The Fans: They can be a little scary. One of Die Antwoord’s songs, “Fishpaste,” includes the phrase jou ma se poes, slang for “your mother’s vagina,” says Ninja. “It’s a hard dis, a ghetto dis.” According to Vi$$er, “some guy in the Netherlands tattooed it on his arm and sent us a picture. We were like, Jesus Christ!”

Photo: Roger Kisby/Getty Images

RYE RYE

Who: Nineteen-year-old Baltimore rapper who grew up in the projects, watching MTV and mimicking Aaliyah and Missy Elliott. Rye Rye (Ryeisha Berrain) planned to become a choreographer or backup dancer but (M.I.A. producer and Baltimore heavyweight) DJ Blaqstarr persuaded her to try rapping. “He was a friend of my sister’s, and they were on the phone when I was singing a song I had wrote,” she says. “He asked if I knew how to rap and I was like, no, because I was shy.

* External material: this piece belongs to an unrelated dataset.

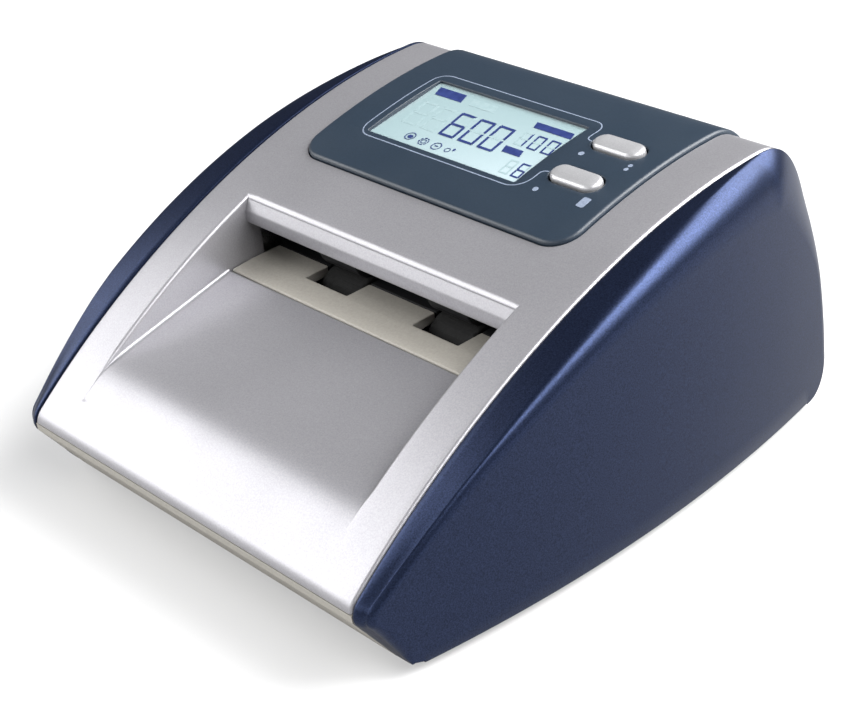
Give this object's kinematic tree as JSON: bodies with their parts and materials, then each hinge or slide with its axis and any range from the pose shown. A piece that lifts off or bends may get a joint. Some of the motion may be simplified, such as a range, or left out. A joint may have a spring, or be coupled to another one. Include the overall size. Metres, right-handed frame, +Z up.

But then I rapped in his answering machine.”

Sounds Like: Playful, celebratory summer dance jams. DJ Blaqstarr’s “Shake It to the Ground,” featuring Rye Rye, showcases an innocent naughtiness that she says you’ll hear more of on her debut record, Go! Pop! Bang!, out in September.

She’s Young, but … In the past year, Rye Rye gave birth to her first child (a daughter, Kennidi) and received word, while on tour in Europe, that the father had been paralyzed by a gunshot wound. “We’re still together. I try to keep him happy,” she says. “I have been through a lot in the last year,” she adds. “I’ve been thinking about doing a serious song, like a soundtrack to my life, but I feel like it’s not needed right now. You have moments where you sit and try to figure out why it happened and how it would be if it wouldn’t have happened, but mostly I look at it like, it’s life and it’s done and you just have to move forward.”